◆ Written request: Exactly and only the lines from the one containing "Write the three.js" through the one containing "const noseCrown = 6;" are to be repeated, both ends included.

◆ Record excerpts:
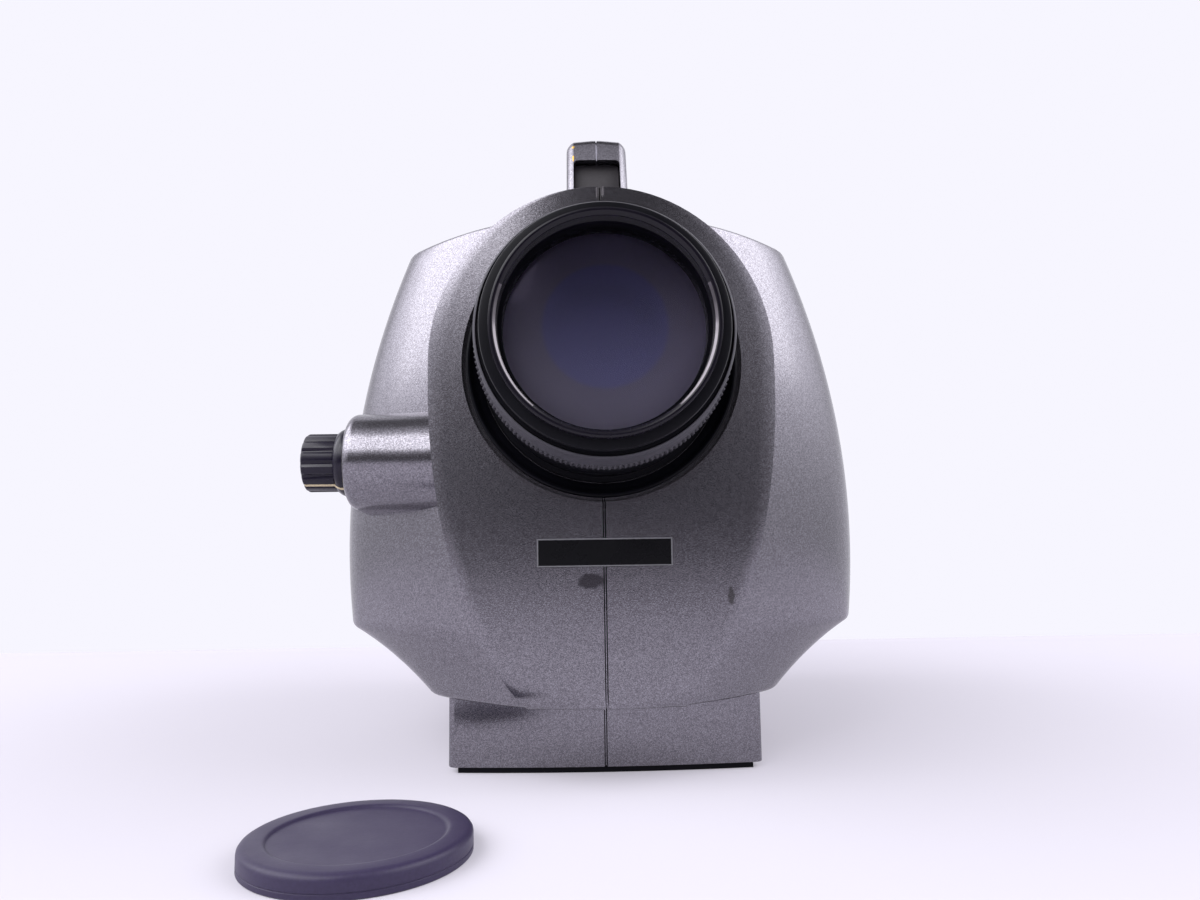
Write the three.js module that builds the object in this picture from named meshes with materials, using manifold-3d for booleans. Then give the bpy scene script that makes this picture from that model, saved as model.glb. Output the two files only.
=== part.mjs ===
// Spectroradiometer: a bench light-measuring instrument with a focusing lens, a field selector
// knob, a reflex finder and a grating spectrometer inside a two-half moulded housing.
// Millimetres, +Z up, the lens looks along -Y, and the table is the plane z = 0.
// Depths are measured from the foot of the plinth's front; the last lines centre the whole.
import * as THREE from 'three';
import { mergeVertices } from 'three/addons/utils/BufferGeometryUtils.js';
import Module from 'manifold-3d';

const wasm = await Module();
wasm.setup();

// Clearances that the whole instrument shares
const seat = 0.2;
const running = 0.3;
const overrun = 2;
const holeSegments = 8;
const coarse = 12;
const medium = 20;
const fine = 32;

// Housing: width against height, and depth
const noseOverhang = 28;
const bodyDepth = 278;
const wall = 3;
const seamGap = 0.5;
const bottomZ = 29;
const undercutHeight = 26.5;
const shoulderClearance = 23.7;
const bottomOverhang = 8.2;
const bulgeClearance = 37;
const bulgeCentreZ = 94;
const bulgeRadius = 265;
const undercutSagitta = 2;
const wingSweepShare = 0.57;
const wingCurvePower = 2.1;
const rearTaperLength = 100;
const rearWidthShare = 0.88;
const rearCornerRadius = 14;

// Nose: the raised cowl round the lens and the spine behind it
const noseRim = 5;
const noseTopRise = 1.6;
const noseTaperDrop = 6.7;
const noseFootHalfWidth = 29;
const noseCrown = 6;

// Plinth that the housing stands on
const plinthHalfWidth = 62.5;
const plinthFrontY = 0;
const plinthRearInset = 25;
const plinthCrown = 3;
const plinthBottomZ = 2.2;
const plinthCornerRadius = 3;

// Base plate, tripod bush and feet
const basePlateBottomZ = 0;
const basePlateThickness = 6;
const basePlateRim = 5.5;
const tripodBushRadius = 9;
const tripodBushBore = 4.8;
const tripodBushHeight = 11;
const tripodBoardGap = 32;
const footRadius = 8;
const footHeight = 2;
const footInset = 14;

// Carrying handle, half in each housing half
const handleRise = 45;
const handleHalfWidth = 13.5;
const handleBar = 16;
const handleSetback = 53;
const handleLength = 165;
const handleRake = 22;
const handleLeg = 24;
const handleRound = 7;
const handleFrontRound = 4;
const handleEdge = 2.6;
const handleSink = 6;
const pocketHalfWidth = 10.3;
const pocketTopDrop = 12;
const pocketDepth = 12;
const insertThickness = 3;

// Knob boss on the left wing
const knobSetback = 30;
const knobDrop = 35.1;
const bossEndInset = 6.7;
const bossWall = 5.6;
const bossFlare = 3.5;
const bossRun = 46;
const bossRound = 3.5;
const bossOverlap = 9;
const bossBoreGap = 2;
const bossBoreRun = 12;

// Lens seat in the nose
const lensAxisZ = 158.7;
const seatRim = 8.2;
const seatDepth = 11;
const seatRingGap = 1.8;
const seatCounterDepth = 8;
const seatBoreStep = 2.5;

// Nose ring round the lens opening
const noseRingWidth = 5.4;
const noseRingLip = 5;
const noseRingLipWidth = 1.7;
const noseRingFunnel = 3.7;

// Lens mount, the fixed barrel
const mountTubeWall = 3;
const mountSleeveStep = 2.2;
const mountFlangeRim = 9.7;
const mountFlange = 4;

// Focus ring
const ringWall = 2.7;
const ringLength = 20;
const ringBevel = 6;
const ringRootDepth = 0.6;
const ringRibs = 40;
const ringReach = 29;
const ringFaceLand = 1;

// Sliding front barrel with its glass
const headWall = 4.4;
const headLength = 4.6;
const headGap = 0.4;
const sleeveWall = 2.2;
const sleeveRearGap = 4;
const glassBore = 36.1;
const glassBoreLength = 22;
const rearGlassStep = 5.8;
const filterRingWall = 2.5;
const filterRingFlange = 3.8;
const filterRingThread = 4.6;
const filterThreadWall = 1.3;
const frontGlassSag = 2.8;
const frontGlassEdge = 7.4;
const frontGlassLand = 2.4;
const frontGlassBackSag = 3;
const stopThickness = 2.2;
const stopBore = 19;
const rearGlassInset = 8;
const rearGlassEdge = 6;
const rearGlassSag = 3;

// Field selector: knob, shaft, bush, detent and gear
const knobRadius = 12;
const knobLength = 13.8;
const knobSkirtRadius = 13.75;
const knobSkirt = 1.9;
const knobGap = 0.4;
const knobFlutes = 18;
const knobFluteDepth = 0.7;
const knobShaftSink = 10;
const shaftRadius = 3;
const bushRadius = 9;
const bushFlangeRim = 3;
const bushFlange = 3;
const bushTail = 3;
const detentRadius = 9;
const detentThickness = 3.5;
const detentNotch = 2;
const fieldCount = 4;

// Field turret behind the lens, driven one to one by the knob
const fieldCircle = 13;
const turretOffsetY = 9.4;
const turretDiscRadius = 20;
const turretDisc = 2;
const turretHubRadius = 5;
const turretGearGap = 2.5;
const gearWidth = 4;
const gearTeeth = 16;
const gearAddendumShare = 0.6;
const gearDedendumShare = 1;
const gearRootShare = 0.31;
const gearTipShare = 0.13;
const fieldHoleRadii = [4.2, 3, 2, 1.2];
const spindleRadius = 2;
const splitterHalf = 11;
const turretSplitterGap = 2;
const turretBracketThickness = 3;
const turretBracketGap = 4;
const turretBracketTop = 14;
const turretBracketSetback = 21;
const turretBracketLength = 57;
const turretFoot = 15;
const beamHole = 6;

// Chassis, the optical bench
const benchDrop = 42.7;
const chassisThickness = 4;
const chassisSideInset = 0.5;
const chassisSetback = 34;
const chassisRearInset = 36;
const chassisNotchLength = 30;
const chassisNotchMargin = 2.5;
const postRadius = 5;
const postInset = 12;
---
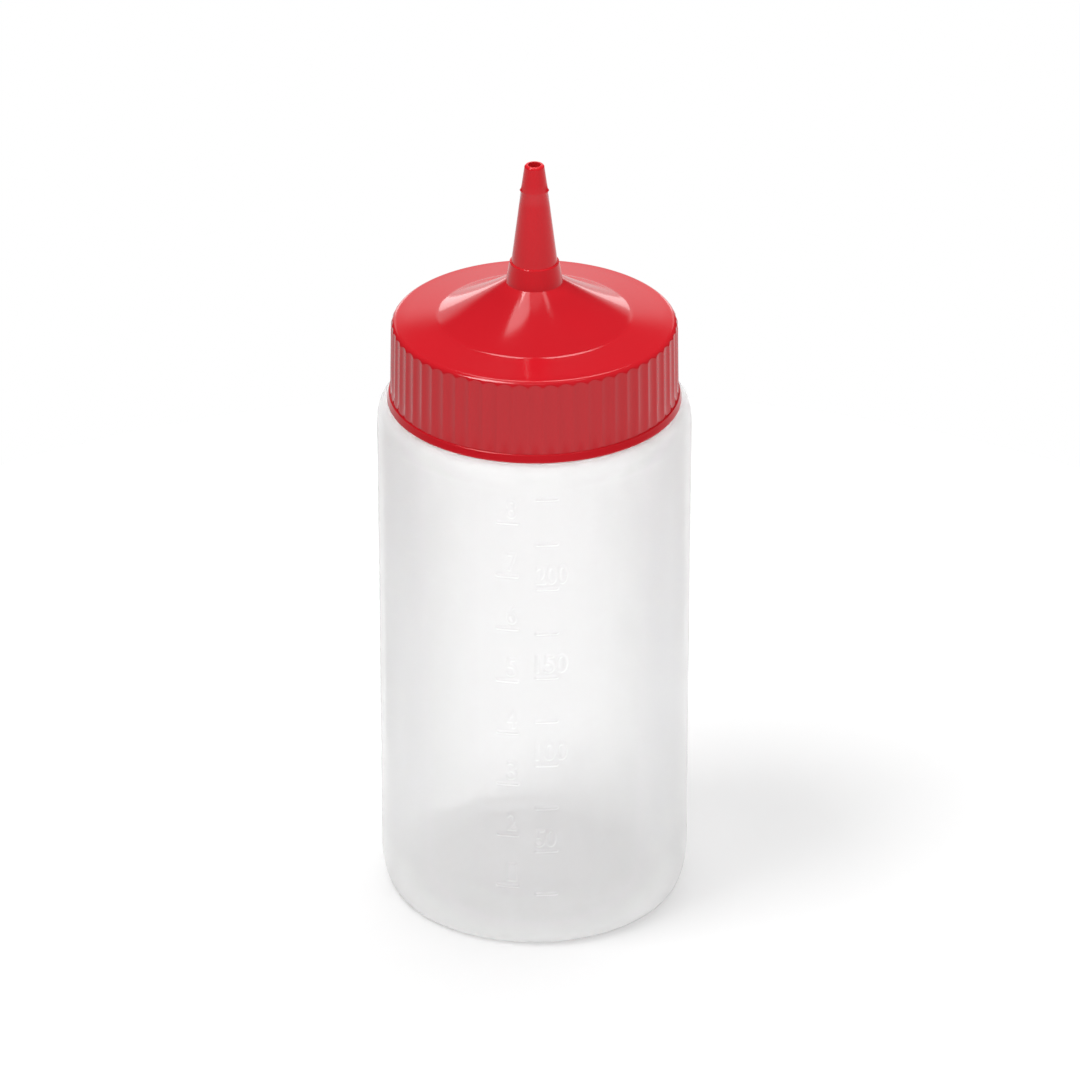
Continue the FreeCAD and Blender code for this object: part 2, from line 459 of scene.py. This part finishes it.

◆ Exercise response:
Write the three.js module that builds the object in this picture from named meshes with materials, using manifold-3d for booleans. Then give the bpy scene script that makes this picture from that model, saved as model.glb. Output the two files only.
=== part.mjs ===
// Spectroradiometer: a bench light-measuring instrument with a focusing lens, a field selector
// knob, a reflex finder and a grating spectrometer inside a two-half moulded housing.
// Millimetres, +Z up, the lens looks along -Y, and the table is the plane z = 0.
// Depths are measured from the foot of the plinth's front; the last lines centre the whole.
import * as THREE from 'three';
import { mergeVertices } from 'three/addons/utils/BufferGeometryUtils.js';
import Module from 'manifold-3d';

const wasm = await Module();
wasm.setup();

// Clearances that the whole instrument shares
const seat = 0.2;
const running = 0.3;
const overrun = 2;
const holeSegments = 8;
const coarse = 12;
const medium = 20;
const fine = 32;

// Housing: width against height, and depth
const noseOverhang = 28;
const bodyDepth = 278;
const wall = 3;
const seamGap = 0.5;
const bottomZ = 29;
const undercutHeight = 26.5;
const shoulderClearance = 23.7;
const bottomOverhang = 8.2;
const bulgeClearance = 37;
const bulgeCentreZ = 94;
const bulgeRadius = 265;
const undercutSagitta = 2;
const wingSweepShare = 0.57;
const wingCurvePower = 2.1;
const rearTaperLength = 100;
const rearWidthShare = 0.88;
const rearCornerRadius = 14;

// Nose: the raised cowl round the lens and the spine behind it
const noseRim = 5;
const noseTopRise = 1.6;
const noseTaperDrop = 6.7;
const noseFootHalfWidth = 29;
const noseCrown = 6;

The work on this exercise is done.